►

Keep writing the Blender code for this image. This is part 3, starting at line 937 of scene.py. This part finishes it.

◄
►

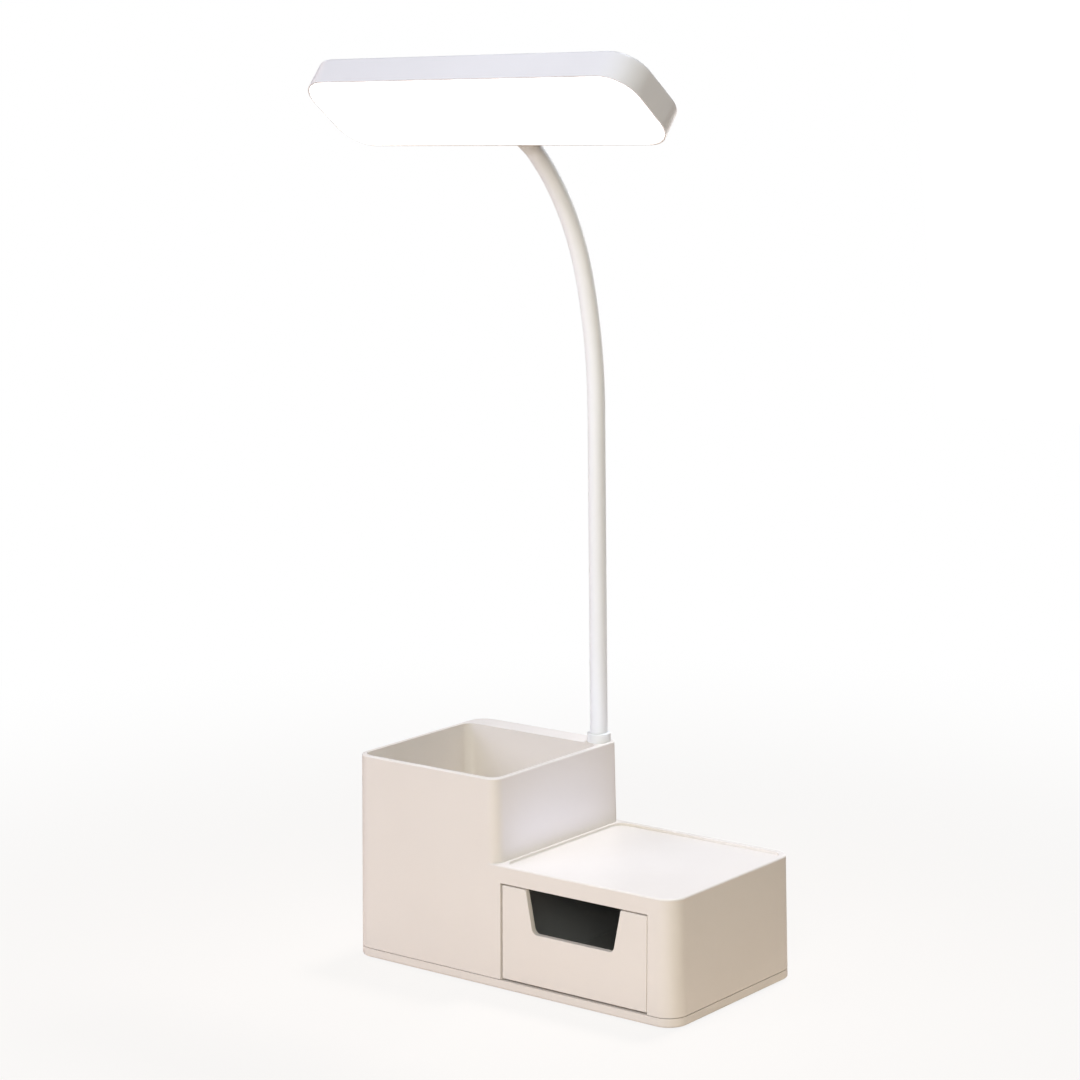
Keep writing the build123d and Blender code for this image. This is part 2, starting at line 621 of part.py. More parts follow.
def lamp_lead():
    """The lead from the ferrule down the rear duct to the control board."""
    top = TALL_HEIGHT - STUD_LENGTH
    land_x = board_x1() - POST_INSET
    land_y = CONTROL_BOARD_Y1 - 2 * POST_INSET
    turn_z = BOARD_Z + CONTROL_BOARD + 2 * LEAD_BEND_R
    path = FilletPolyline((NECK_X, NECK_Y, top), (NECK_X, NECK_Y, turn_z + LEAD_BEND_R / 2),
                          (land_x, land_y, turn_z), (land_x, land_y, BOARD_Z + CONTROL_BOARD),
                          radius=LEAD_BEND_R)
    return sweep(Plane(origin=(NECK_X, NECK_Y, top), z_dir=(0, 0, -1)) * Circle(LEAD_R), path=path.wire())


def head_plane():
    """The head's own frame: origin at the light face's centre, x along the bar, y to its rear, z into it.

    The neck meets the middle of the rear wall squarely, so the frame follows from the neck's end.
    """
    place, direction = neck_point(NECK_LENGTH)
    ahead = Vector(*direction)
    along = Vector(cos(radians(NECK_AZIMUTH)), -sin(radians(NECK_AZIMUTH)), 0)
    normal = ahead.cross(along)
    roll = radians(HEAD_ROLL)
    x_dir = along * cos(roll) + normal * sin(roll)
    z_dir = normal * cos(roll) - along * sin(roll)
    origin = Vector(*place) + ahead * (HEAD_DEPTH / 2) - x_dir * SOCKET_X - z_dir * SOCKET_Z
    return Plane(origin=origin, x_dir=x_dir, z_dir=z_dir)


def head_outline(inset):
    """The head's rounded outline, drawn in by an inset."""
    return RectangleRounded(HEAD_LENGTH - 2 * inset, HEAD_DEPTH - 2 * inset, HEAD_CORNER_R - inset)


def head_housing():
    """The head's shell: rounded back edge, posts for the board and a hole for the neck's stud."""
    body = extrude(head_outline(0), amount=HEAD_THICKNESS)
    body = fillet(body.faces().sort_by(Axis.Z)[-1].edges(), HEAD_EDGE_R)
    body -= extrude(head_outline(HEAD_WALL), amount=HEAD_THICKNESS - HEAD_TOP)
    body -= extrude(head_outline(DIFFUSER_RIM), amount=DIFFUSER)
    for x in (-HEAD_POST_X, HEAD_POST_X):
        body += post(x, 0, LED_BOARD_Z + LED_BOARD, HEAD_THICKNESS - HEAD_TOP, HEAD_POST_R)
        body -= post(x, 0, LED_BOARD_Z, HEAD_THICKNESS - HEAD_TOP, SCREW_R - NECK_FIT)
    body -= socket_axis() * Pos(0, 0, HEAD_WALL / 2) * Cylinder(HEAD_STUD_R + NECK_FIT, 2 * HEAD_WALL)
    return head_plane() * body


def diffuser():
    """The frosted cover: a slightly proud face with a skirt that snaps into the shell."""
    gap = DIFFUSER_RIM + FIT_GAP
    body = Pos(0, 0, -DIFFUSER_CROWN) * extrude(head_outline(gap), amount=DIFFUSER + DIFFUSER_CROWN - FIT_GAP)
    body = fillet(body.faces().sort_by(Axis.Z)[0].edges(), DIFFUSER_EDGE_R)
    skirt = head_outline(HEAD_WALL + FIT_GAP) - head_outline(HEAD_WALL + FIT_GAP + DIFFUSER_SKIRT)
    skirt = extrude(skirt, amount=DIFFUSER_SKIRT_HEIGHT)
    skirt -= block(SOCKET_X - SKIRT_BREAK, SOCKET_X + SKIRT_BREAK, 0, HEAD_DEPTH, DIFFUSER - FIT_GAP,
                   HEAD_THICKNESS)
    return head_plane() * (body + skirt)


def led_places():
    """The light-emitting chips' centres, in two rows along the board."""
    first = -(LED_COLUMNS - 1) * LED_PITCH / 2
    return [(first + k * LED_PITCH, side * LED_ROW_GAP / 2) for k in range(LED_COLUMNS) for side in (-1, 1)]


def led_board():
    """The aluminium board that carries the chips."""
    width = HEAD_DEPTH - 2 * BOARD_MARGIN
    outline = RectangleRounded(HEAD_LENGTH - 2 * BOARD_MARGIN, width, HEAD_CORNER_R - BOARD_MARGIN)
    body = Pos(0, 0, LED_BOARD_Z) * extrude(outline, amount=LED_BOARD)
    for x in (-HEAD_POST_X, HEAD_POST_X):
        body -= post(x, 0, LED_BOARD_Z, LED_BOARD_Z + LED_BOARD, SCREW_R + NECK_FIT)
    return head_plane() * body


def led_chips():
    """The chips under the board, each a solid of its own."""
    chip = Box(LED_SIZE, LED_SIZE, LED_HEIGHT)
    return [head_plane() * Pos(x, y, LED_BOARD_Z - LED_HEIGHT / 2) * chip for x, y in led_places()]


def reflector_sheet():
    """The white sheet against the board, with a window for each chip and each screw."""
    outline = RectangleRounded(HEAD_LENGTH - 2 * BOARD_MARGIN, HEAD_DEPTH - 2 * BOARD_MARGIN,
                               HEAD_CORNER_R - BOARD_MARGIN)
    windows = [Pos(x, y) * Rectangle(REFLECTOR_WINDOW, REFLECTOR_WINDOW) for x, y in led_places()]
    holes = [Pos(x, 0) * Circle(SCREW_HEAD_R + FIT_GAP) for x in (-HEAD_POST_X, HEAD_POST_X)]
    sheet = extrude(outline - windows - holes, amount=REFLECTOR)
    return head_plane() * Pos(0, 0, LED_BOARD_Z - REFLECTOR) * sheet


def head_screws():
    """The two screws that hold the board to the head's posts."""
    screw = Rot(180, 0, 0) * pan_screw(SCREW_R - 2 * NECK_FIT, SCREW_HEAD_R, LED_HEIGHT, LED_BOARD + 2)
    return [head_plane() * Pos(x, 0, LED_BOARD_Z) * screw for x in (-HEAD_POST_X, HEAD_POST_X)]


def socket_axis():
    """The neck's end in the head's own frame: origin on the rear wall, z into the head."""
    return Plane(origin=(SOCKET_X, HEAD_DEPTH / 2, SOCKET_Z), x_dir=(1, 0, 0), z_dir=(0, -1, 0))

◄
►

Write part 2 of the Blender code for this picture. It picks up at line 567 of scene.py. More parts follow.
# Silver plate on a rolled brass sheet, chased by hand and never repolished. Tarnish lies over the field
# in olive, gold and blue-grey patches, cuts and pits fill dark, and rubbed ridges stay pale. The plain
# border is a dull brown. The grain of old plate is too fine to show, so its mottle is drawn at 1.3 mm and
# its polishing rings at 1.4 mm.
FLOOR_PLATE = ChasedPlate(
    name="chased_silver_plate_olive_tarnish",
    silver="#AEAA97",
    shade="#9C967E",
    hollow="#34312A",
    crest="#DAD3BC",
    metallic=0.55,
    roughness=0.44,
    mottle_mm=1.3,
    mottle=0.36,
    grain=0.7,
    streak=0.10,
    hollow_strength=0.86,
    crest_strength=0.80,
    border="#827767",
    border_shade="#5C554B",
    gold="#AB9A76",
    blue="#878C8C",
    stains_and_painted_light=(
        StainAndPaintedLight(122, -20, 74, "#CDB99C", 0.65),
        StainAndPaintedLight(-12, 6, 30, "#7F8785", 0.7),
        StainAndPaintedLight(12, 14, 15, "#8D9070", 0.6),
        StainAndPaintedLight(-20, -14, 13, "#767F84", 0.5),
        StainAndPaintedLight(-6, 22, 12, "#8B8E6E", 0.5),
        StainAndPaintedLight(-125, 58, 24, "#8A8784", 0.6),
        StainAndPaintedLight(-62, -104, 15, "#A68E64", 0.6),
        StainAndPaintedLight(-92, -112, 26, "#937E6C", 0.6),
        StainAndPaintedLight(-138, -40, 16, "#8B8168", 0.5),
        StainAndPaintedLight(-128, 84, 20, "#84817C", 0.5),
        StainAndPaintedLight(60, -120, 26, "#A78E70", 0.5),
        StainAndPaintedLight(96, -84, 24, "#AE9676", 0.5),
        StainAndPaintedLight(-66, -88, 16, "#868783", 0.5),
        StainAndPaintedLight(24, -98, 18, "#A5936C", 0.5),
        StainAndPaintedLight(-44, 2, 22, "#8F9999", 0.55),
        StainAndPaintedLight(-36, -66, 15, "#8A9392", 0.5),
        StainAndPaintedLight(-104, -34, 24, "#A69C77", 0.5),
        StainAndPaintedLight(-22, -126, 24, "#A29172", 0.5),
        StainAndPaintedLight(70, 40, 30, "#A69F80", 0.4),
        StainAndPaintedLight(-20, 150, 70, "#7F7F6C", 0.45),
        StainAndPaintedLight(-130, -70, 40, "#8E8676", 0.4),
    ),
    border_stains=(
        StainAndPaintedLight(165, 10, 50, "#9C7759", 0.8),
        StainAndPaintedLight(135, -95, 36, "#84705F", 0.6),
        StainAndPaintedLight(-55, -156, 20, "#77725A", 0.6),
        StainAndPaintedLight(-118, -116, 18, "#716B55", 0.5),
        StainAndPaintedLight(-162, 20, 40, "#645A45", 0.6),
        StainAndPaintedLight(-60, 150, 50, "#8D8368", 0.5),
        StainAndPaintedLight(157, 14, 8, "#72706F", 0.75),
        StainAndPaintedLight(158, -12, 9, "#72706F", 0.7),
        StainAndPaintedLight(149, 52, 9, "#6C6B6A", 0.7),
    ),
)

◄

THE TASK:
Among the lines above, find the one with "Keep writing the build123d" and the one with "rear, z into it.". Quote both and everything between them, exactly.

RESULT OF THIS EXERCISE:
Keep writing the build123d and Blender code for this image. This is part 2, starting at line 621 of part.py. More parts follow.
def lamp_lead():
    """The lead from the ferrule down the rear duct to the control board."""
    top = TALL_HEIGHT - STUD_LENGTH
    land_x = board_x1() - POST_INSET
    land_y = CONTROL_BOARD_Y1 - 2 * POST_INSET
    turn_z = BOARD_Z + CONTROL_BOARD + 2 * LEAD_BEND_R
    path = FilletPolyline((NECK_X, NECK_Y, top), (NECK_X, NECK_Y, turn_z + LEAD_BEND_R / 2),
                          (land_x, land_y, turn_z), (land_x, land_y, BOARD_Z + CONTROL_BOARD),
                          radius=LEAD_BEND_R)
    return sweep(Plane(origin=(NECK_X, NECK_Y, top), z_dir=(0, 0, -1)) * Circle(LEAD_R), path=path.wire())


def head_plane():
    """The head's own frame: origin at the light face's centre, x along the bar, y to its rear, z into it.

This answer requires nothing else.